DP: You were Nuke LaLoosh from Bull Durham?

JV: Yeah, I was Nuke LaLoosh. I came into the clubhouse with that license plate. We had some veterans who just wore me out about it.

DP: How about CYMVP for your next license plate?

JV: I've learned from my mistakes. I'm not going to have a vanity plate—just typical letters and numbers.

Kathryn Schulz discusses the importance of regret

Kathryn Schulz (author of "Being Wrong: Adventures in the Margin of Error") has a great TED Talk covering regret - why it's painful, and why it's necessary. Knowing that the absence of regret is a trait of psychopaths is one reason why we shouldn't feel too bad when we, you know, feel bad about something we've done. Schulz had a prior talk which we posted on earlier in the year.


Thursday, December 1, 2011

Dan Frommer shares one of his bad predictions

Predictions are fun to make and usually fun to forget. It's so easy to write about what you think will happen, and awkward or painful to look back and compare that to what really took place.

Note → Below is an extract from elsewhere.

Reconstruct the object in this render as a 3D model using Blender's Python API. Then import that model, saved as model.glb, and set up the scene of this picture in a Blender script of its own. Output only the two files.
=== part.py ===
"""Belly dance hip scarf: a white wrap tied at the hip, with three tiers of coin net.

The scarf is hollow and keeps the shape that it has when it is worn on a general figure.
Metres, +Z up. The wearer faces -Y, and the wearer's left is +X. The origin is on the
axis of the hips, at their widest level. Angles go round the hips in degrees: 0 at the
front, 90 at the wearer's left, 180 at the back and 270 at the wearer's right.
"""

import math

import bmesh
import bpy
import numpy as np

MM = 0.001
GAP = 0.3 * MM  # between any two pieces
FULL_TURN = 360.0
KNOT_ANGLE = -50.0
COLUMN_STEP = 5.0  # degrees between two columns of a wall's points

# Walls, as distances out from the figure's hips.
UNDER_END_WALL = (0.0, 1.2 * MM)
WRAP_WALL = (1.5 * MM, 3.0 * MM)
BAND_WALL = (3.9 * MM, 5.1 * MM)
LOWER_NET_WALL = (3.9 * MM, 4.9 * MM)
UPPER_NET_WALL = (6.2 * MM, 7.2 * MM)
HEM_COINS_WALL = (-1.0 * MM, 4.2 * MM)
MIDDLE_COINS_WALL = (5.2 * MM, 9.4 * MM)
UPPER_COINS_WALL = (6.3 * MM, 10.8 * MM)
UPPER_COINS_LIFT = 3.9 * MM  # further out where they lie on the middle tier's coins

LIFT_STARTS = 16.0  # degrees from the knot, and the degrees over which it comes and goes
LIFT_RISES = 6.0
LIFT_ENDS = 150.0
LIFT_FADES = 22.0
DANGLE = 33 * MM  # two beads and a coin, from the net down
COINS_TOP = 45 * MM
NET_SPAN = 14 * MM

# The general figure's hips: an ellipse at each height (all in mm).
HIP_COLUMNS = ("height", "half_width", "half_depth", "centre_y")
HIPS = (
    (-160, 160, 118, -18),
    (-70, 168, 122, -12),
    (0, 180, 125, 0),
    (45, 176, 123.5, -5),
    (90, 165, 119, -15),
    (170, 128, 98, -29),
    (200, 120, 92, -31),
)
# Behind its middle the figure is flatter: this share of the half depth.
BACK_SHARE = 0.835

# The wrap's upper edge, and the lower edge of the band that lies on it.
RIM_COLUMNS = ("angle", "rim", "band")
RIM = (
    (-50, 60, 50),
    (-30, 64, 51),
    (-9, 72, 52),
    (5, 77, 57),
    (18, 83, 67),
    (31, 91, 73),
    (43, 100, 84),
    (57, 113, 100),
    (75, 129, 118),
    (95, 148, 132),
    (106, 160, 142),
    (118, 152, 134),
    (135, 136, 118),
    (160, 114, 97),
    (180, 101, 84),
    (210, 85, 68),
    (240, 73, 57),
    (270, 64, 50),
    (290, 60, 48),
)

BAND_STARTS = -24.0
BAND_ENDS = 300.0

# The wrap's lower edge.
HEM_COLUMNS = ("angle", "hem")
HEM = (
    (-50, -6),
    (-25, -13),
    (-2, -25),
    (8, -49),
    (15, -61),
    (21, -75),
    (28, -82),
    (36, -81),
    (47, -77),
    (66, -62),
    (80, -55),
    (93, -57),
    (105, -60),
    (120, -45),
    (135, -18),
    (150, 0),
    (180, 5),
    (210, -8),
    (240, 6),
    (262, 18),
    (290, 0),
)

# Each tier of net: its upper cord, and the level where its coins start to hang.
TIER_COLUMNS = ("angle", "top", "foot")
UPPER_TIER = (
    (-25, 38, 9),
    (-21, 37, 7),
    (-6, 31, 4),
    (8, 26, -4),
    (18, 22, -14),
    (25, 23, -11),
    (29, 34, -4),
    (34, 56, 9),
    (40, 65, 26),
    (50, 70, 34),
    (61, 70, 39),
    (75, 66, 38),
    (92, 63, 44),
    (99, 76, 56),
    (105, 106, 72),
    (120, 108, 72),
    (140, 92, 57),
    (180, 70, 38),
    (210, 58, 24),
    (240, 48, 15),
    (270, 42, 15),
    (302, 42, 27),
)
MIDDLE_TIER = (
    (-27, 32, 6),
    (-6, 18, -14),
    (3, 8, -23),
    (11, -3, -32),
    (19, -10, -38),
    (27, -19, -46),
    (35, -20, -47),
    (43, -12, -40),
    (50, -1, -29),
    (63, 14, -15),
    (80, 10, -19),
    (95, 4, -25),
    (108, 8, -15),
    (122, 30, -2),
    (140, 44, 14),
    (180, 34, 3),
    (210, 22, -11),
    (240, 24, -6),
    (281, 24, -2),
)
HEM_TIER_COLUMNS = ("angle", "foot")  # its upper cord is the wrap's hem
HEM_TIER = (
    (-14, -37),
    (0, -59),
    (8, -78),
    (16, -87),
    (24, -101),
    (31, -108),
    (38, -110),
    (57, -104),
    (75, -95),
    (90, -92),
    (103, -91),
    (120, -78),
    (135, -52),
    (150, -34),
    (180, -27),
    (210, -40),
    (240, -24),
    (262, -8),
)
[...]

Dan Frommer of the cool SplatF blog took himself to task for an old prediction about how Palm and Flash could create a powerhouse mobile partnership ("The Dumbest Thing I've Ever Written About Flash"). Here's what he wrote in 2007 in Business Insider:

If Palm and Adobe could work together on a stunning user interface and offer the massive community of Flash developers wide-open access to a solid phone platform on good-looking devices, it could be a huge hit.

And here's the November 2011 view (after Palm had been purchased by HP and then set adrift, and Adobe announced that it would no longer develop Flash for mobile):

But it was so impractical! Not just the idea of Palm and Adobe banding together — they actually did try to work together on Flash for WebOS devices, and it still failed. But the idea of Flash working well on a mobile/touch device was so far-fetched in 2007, and is still pretty looney today. And that’s a big reason why Adobe is now winding down mobile Flash development.

Bad predictions are eight for a dollar in the tech world, but a sense of humor and self-reflection, as Frommer practices here, are much rarer commodities.